La mia storia tra uomini, passioni e torcidas a Rio de Janeiro, la città del Maracana e dei derby eterni.

Sono le 8:15 di un mercoledì di gennaio e bevo un caffè zuccherato come solo in Brasile può esserlo in un bar con vista su Praia do Flamengo, Rio de Janeiro. Paulo, il mio Virgilio in questa città che è insieme Inferno e Paradiso senza l’ingombro del Purgatorio, osserva con sospetto il barista, un uomo anziano, canuto e dai tratti inequivocabilmente europei.

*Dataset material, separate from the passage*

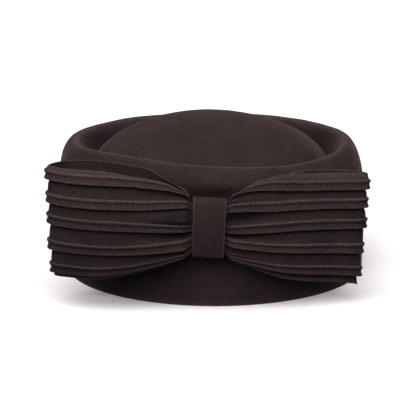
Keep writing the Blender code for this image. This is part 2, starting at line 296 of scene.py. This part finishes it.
# The studio: where the camera looks and from how far, its floor, the room's light, and the one large
# softbox with its turn to the right of the front, its rise above the floor and its spread
FOCAL = 147.63
SENSOR = 36.0
NEAREST = 0.01
LOOK_AT = Vector((-0.0022, 0.0090, 0.0322))
LOOK_FROM = 1.0
LOOK_DOWN = math.radians(12.24)
FLOOR_SIDE = 12.0
PAPER_SCALE = 900.0
PAPER_COLOURS = ((0.86, 0.86, 0.86, 1), (0.9, 0.9, 0.9, 1))
SKY_LEVEL = 0.3
SKY_OVERHEAD = 0.75
SKY_BELOW = 0.16
SKY_HORIZON = 0.12
SKY_COOL = (0.55, 0.85, 1.0, 1.0)
SKY_PALE = (1.0, 0.96, 0.97, 1.0)
SOFTBOX_AROUND = math.radians(-12.0)
SOFTBOX_ABOVE = math.radians(45.0)
SOFTBOX_SPREAD = math.radians(60.0)
SOFTBOX_POWER = 3.5
SOFTBOX_COLOUR = (1.0, 0.96, 0.94)

rim_half_width = OPENING_WIDTH / 2 + CROWN_FELT
rim_half_depth = OPENING_LENGTH / 2 + CROWN_FELT
oval = rim_half_depth / rim_half_width
wall_half_width = rim_half_width + WALL_BULGE
wall_half_depth = wall_half_width * oval
crest_reach = rim_half_width - CREST_INSET
knot_lean = KNOT_WIDTH / 2 * math.sin(abs(KNOT_ROLL - BOW_ROLL))
half_waist = KNOT_HEIGHT / 2 - KNOT_FELT - CLEARANCE - knot_lean
waist_depth = LAYER_SPACING + BAND_FELT / 2 + WAIST_TUCK_STAND + WAIST_FOLD
waist_y = -(wall_half_depth + CLEARANCE + KNOT_FELT + CLEARANCE + waist_depth)

crown_low, crown_high = (Vector(corner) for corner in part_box("crown"))
knot_low, knot_high = (Vector(corner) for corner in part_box("bow_knot"))
knot_middle = (knot_low + knot_high) / 2
hat_y = (crown_low.y + crown_high.y) / 2
hat_x = knot_middle.x - BOW_OFFSET
knot_centre = Vector((knot_middle.x, hat_y + waist_y, knot_middle.z))


class Value:
    """One output of a node, so that materials are written as sums."""

    def __init__(self, graph, socket):
        self.graph = graph
        self.socket = socket

    def __add__(self, other):
        return self.graph.maths("ADD", self, other)

    def __sub__(self, other):
        return self.graph.maths("SUBTRACT", self, other)

    def __rsub__(self, other):
        return self.graph.maths("SUBTRACT", other, self)

    def __mul__(self, other):
        return self.graph.maths("MULTIPLY", self, other)

    __radd__ = __add__
    __rmul__ = __mul__


class Graph:
    """A material's nodes."""

    def __init__(self, name):
        self.material = bpy.data.materials.new(name)
        self.material.use_nodes = True
        self.tree = self.material.node_tree
        self.shader = self.tree.nodes["Principled BSDF"]

    def set(self, node, sockets):
        for key, value in sockets.items():
            if isinstance(value, Value):
                self.tree.links.new(value.socket, node.inputs[key])
            else:
                node.inputs[key].default_value = value

    def node(self, kind, settings, sockets, output=0):
        made = self.tree.nodes.new(kind)
        for key, value in settings.items():
            setattr(made, key, value)
        self.set(made, sockets)
        return Value(self, made.outputs[output])

    def maths(self, operation, first, second):
        return self.node("ShaderNodeMath", {"operation": operation}, {0: first, 1: second})

    def clamp(self, value):
        return self.node("ShaderNodeClamp", {}, {"Value": value})

    def stretch(self, value, low, high):
        """0 at low, 1 at high, and no further."""
        sockets = {"Value": value, "From Min": low, "From Max": high}
        return self.node("ShaderNodeMapRange", {"clamp": True}, sockets)

    def mix(self, share, first, second):
        return self.node("ShaderNodeMix", {"data_type": "RGBA"}, {0: share, 6: first, 7: second}, 2)

    def noise(self, place, scale, detail, roughness=0.55):
        sockets = {"Vector": place, "Scale": scale, "Detail": detail, "Roughness": roughness}
        return self.node("ShaderNodeTexNoise", {}, sockets)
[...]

“Tu non sei Carioca, vero?” gli chiede quando questi ci porta due panini scaldati abbastanza da far sciogliere il queijo minas, un gustosissimo formaggio leggermente acido immancabile nelle colazioni dei miei giorni brasiliani.
“No, ma sono in questa città da cinquant’anni.” risponde lui.
“L’hai capito dall’accento?” chiedo a Paulo quando il barista si allontana.
“Sì, e poi da quello.” mi risponde indicandomi un poster appeso dietro il bancone. È il poster del Vasco da Gama del ’98, l’anno della Libertadores, l’ultima vinta da una squadra di Rio.
Il Vasco, fondato nel 1898 come club di canottaggio da quattro ragazzi portoghesi, è per tradizione la squadra a cui la folta comunità lusitana della città è più legata e esibirne i simboli, portarne addosso i colori equivale quasi ad una dichiarazione di appartenenza o un omaggio alla lontana patria perduta.

Il calcio, nella città dello stadio più famoso del mondo, è davvero una fede e se i brasiliani non fossero anche ferventi cristiani probabilmente la scelta della squadra a cui si apparterrà per tutta la vita verrebbe vissuta con la solennità di un battesimo. Io stesso nei miei giorni a Rio, ospite di una famiglia di lunghissima tradizione botafoguense ho dovuto sottopormi ad uno dei loro riti e bevendo una birra gelata da un bicchiere marchiato con la stella solitaria del Bota sono entrato una volta per tutte a far parte della torcida della squadra che fu di Garrincha e Jairzinho. Dio benedica O Glorioso…
Mi capita poi una volta di mangiare del pesce fritto in una baracca sul lungo mare della splendida Arraial do Cabo. Lì il gigantesco titolare del locale, per tutti O Boi, dopo avermi offerto una cachaça distillata in casa, vuole sapere per che squadra io faccia il tifo. Scoperta con disappunto la mia passione per il Botafogo scompare nel retrobottega, per tornare solo poco dopo con un regalo. Una maglia a misura di Bue (XXXL) del Fluminense, la sua squadra del cuore, strappandomi la promessa di portargli prima o poi, nonostante l’Atlantico che ci divide, una maglia di una squadra italiana (non quella del Milan però, perché è rossonero come il Fla…).

Dunque il Flamengo… quella del Fla è indiscutibilmente la più folta e rumorosa di tutte le torcidas della Terra de Nosso Senhor. Di tutti i flamenguistas conosciuti ricordo con affetto Gilberto, un tassista. Sono seduto nel sedile posteriore del suo taxi, la radio passa i Bee Gees (cosa più frequente di quanto mai vi aspettereste in Brasile) e noto sul cruscotto due santini, San Francesco d’Assisi e Zico in maglia rubo-negra. Nel mio stentatissimo portoghese scherzosamente gli chiedo a quale dei due sia più devoto. Memorabilmente Gil risponde: “A Zico, perché ai suoi miracoli ho assistito di persona.”